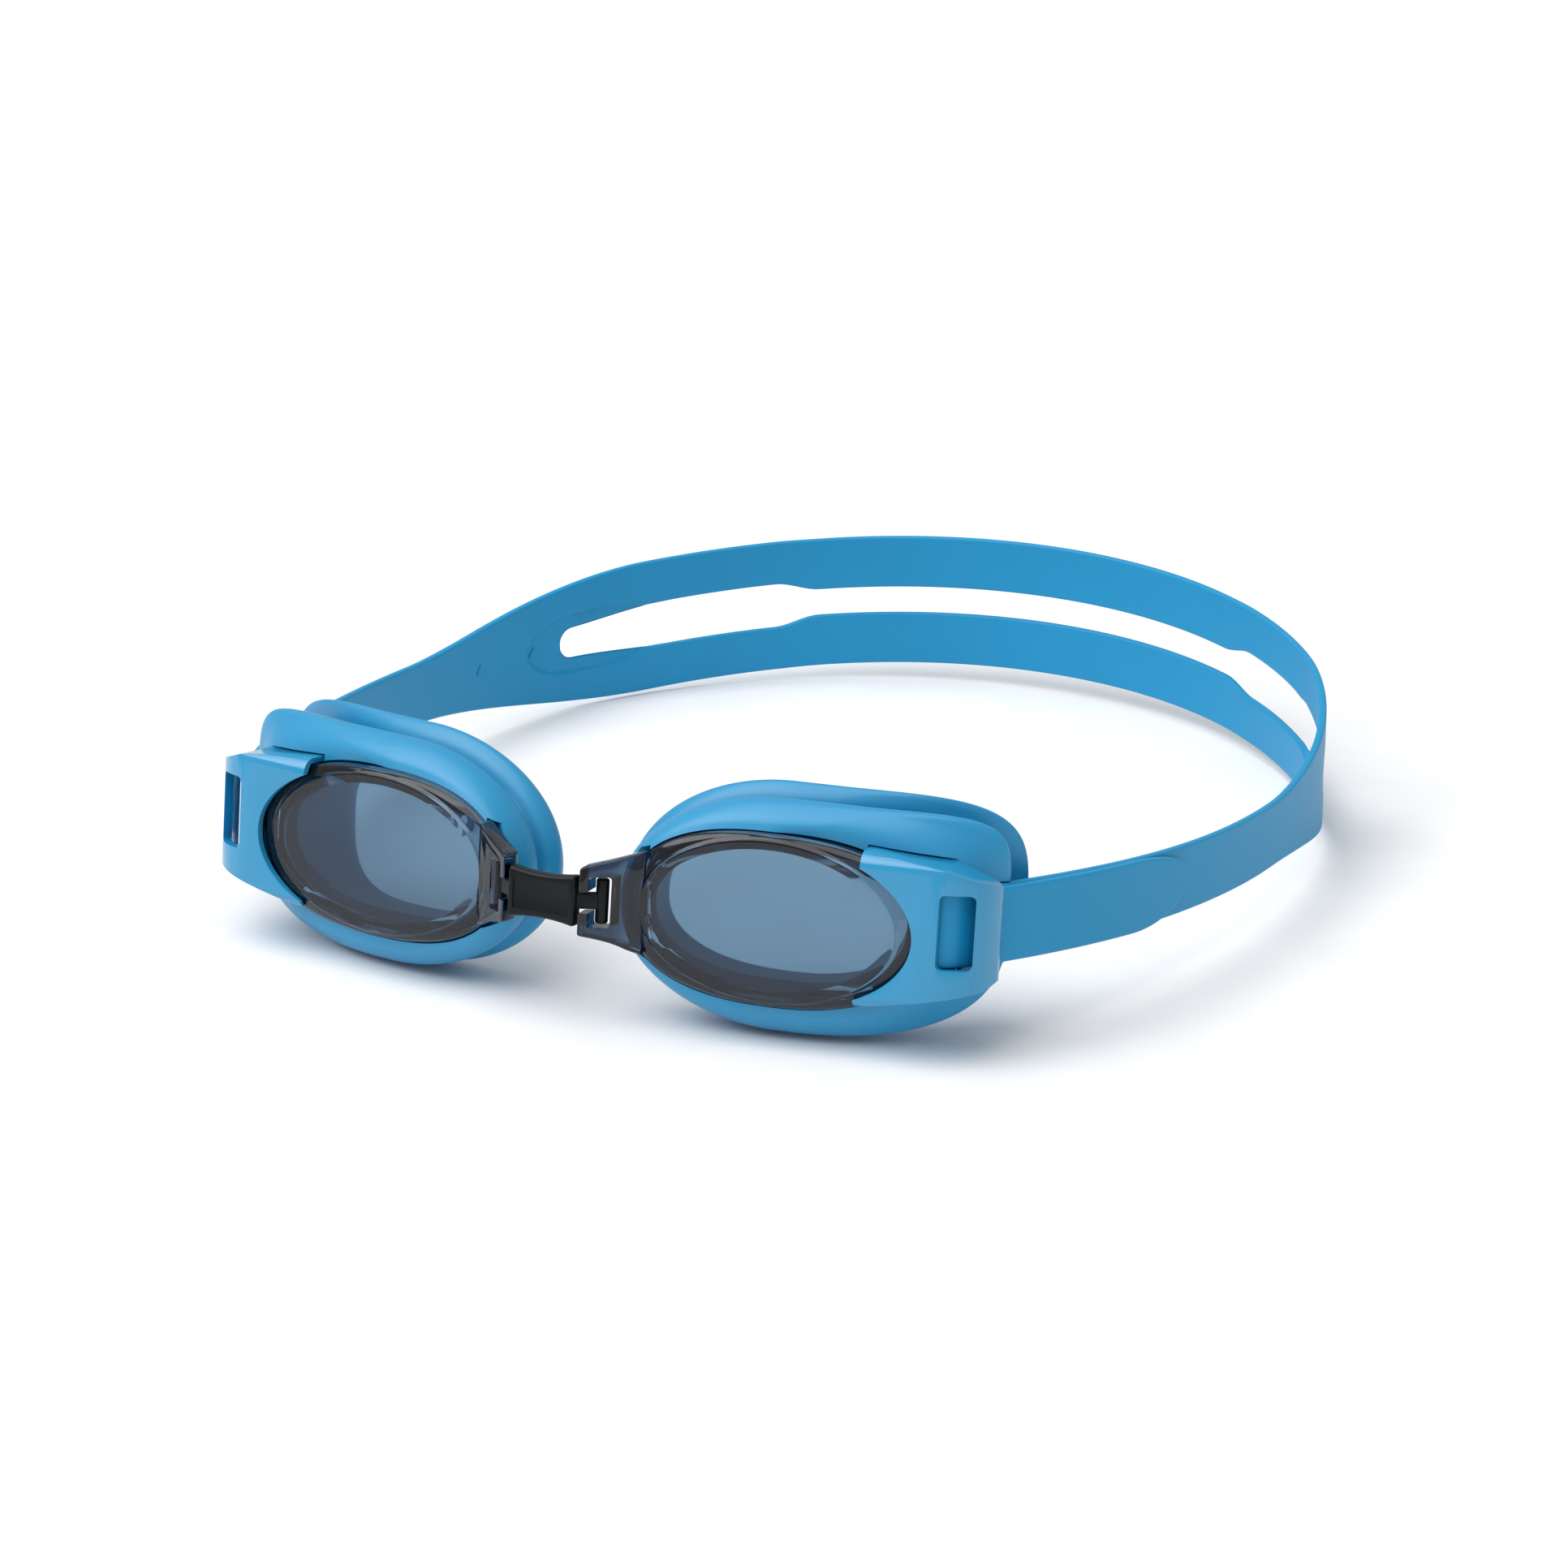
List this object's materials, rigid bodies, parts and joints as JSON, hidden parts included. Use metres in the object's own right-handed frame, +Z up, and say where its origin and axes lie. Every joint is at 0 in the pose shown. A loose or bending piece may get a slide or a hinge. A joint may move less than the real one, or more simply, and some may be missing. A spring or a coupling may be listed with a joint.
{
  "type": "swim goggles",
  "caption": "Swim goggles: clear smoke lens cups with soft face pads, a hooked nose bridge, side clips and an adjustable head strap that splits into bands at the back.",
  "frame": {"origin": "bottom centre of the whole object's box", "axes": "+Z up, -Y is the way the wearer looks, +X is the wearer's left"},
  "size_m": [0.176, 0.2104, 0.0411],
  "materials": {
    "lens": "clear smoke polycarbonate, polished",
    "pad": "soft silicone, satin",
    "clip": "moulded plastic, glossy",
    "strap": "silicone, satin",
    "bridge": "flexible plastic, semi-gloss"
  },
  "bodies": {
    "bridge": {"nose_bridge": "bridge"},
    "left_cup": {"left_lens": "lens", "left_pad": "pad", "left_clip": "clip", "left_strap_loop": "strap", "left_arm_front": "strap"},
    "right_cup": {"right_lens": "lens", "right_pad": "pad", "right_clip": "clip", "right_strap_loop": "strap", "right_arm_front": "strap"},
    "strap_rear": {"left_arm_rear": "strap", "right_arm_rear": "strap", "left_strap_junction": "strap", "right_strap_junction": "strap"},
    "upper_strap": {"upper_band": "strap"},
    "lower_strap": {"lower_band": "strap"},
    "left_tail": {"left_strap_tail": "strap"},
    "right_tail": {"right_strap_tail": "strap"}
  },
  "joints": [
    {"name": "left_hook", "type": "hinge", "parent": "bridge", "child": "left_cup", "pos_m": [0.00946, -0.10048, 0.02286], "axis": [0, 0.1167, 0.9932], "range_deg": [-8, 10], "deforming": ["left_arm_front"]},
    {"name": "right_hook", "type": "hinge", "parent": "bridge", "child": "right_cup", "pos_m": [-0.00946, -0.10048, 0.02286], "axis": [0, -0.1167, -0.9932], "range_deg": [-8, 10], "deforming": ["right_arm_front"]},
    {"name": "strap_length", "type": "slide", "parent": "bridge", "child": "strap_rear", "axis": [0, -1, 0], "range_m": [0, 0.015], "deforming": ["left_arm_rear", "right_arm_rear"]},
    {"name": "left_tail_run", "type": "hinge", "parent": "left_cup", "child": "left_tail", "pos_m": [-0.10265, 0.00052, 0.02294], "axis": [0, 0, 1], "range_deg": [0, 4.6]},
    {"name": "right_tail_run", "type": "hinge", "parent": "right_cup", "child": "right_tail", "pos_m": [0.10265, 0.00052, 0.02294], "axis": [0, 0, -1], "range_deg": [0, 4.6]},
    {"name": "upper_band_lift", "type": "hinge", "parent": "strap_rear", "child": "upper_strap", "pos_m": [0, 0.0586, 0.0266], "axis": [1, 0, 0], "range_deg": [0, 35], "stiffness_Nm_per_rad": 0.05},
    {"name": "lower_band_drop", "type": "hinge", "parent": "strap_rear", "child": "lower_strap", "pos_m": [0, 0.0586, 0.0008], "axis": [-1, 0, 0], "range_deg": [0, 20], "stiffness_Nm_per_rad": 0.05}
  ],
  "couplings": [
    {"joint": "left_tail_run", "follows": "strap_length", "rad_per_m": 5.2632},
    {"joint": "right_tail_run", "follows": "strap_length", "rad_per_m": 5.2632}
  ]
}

PROBLEM TO WORK ON -> From the data above, work out how many lines hold "axes". Answer with the number alone.

REPLY TO THE EXERCISE -> 2